INSTRUCTIONS FOR THE TASK
Read through the records below and copy each line that uses the word "axes".

RECORDS FOR THE TASK
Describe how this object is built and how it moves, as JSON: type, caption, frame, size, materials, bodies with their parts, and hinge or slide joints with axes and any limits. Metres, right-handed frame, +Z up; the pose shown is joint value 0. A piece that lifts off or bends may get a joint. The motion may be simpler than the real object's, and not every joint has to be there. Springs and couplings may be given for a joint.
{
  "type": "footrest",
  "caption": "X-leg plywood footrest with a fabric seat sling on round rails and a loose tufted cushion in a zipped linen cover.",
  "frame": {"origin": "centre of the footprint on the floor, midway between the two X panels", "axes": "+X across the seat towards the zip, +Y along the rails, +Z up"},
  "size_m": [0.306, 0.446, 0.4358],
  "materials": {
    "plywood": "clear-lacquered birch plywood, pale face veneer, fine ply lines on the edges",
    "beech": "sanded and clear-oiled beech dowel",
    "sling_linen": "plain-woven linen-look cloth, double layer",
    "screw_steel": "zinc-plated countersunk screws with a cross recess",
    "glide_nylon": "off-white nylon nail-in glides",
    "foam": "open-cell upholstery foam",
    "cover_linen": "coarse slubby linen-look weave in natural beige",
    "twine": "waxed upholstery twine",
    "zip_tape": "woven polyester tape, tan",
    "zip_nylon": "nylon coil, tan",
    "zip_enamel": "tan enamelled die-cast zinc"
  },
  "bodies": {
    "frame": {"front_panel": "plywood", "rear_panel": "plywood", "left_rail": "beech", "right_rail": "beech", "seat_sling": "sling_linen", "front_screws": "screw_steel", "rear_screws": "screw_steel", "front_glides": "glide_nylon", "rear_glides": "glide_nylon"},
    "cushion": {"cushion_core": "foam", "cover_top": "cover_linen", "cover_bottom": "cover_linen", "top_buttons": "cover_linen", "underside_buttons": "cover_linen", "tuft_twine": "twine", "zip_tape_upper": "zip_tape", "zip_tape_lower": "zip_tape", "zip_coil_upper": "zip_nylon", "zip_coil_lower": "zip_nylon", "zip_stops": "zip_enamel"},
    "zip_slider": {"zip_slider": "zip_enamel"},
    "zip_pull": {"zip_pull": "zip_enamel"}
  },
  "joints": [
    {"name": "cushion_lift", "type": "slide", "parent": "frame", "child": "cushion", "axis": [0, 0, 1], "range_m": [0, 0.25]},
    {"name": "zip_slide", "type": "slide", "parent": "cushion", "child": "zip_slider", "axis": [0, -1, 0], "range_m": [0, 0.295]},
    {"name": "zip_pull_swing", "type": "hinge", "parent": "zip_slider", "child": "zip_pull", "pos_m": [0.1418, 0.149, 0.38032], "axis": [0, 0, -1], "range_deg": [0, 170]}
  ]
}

...

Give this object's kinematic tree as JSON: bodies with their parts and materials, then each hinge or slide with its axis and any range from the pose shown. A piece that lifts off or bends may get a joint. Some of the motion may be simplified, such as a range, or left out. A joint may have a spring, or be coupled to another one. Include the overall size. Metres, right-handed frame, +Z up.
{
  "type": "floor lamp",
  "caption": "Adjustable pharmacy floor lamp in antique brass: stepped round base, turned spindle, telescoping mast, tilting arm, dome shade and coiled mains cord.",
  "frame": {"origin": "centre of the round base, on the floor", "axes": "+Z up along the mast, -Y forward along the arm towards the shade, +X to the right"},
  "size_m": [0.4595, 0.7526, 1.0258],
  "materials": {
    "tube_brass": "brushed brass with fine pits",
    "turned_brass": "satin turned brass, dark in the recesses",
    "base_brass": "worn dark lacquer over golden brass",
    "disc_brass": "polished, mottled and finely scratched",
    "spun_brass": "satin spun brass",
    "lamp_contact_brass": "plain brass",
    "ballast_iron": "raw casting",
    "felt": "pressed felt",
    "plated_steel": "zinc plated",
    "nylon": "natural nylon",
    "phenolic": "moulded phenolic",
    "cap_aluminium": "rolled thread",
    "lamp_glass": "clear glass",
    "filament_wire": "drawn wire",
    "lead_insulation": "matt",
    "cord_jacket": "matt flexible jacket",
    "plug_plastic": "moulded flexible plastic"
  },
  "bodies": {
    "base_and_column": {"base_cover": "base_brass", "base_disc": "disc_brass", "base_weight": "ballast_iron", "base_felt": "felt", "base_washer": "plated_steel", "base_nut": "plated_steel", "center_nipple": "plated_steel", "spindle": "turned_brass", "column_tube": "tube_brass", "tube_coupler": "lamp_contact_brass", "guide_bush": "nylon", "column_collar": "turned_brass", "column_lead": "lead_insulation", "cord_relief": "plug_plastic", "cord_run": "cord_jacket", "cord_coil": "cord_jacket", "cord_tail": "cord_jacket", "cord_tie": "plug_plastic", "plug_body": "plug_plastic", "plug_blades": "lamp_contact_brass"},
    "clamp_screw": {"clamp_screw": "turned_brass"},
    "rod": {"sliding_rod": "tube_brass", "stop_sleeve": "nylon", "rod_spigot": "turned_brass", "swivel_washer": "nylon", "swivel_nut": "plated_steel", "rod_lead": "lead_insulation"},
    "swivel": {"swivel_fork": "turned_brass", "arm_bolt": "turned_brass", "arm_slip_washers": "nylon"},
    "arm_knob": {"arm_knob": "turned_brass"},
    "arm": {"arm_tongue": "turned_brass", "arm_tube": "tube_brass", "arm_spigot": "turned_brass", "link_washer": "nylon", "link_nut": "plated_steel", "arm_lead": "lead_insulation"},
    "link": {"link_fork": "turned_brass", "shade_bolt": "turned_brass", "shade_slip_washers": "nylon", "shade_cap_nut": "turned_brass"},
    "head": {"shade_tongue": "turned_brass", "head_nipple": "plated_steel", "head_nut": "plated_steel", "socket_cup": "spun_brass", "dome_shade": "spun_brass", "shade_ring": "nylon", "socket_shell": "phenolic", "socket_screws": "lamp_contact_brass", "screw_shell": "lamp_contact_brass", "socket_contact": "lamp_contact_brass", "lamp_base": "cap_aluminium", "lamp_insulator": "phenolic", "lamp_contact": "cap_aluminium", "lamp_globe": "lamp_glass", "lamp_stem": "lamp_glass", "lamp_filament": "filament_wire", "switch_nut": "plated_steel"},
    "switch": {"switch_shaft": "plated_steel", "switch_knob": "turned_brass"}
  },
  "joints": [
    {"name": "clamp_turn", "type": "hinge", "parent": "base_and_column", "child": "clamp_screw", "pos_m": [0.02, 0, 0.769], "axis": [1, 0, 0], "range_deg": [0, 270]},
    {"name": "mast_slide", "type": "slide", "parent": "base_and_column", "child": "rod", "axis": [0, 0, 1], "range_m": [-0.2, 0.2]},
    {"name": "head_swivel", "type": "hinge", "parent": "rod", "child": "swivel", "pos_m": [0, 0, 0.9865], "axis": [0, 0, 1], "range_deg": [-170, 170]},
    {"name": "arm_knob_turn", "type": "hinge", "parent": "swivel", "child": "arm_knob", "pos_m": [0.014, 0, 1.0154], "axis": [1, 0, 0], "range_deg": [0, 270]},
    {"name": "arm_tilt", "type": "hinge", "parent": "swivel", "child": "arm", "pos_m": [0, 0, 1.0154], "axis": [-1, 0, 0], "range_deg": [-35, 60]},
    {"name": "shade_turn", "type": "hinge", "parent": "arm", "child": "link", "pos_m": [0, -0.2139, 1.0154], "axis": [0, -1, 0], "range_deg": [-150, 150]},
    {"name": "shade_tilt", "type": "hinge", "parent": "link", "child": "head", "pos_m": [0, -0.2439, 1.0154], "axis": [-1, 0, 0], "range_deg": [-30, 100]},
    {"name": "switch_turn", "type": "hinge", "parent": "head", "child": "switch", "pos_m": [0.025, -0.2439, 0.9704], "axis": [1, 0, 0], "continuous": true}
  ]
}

==

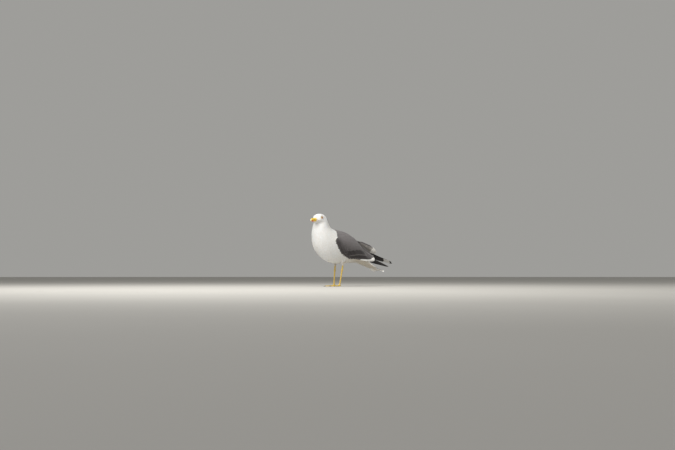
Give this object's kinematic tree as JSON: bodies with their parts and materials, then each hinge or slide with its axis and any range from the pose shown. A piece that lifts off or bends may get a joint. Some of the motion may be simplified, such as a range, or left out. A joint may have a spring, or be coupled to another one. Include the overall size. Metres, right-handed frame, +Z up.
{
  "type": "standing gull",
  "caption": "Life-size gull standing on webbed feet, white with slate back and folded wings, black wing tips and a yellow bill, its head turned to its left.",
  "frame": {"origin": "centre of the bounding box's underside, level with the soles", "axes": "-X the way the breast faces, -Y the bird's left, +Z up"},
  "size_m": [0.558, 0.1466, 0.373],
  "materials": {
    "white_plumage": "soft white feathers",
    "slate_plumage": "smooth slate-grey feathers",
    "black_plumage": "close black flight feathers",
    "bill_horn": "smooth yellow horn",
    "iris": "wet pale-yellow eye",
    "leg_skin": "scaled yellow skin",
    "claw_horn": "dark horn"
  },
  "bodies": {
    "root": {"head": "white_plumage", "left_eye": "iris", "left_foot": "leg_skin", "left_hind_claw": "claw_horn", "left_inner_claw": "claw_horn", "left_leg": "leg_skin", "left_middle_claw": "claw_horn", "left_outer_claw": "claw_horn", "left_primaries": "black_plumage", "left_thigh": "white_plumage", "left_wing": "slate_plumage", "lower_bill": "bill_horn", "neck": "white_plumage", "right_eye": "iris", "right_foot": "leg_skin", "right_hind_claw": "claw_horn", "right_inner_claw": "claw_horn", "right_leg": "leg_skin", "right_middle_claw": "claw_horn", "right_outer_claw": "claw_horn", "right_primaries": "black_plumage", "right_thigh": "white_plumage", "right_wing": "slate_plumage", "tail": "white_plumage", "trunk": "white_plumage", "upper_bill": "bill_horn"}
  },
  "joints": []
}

SOLUTION FOR THIS PROBLEM
Describe how this object is built and how it moves, as JSON: type, caption, frame, size, materials, bodies with their parts, and hinge or slide joints with axes and any limits. Metres, right-handed frame, +Z up; the pose shown is joint value 0. A piece that lifts off or bends may get a joint. The motion may be simpler than the real object's, and not every joint has to be there. Springs and couplings may be given for a joint.
  "frame": {"origin": "centre of the footprint on the floor, midway between the two X panels", "axes": "+X across the seat towards the zip, +Y along the rails, +Z up"},
  "frame": {"origin": "centre of the round base, on the floor", "axes": "+Z up along the mast, -Y forward along the arm towards the shade, +X to the right"},
  "frame": {"origin": "centre of the bounding box's underside, level with the soles", "axes": "-X the way the breast faces, -Y the bird's left, +Z up"},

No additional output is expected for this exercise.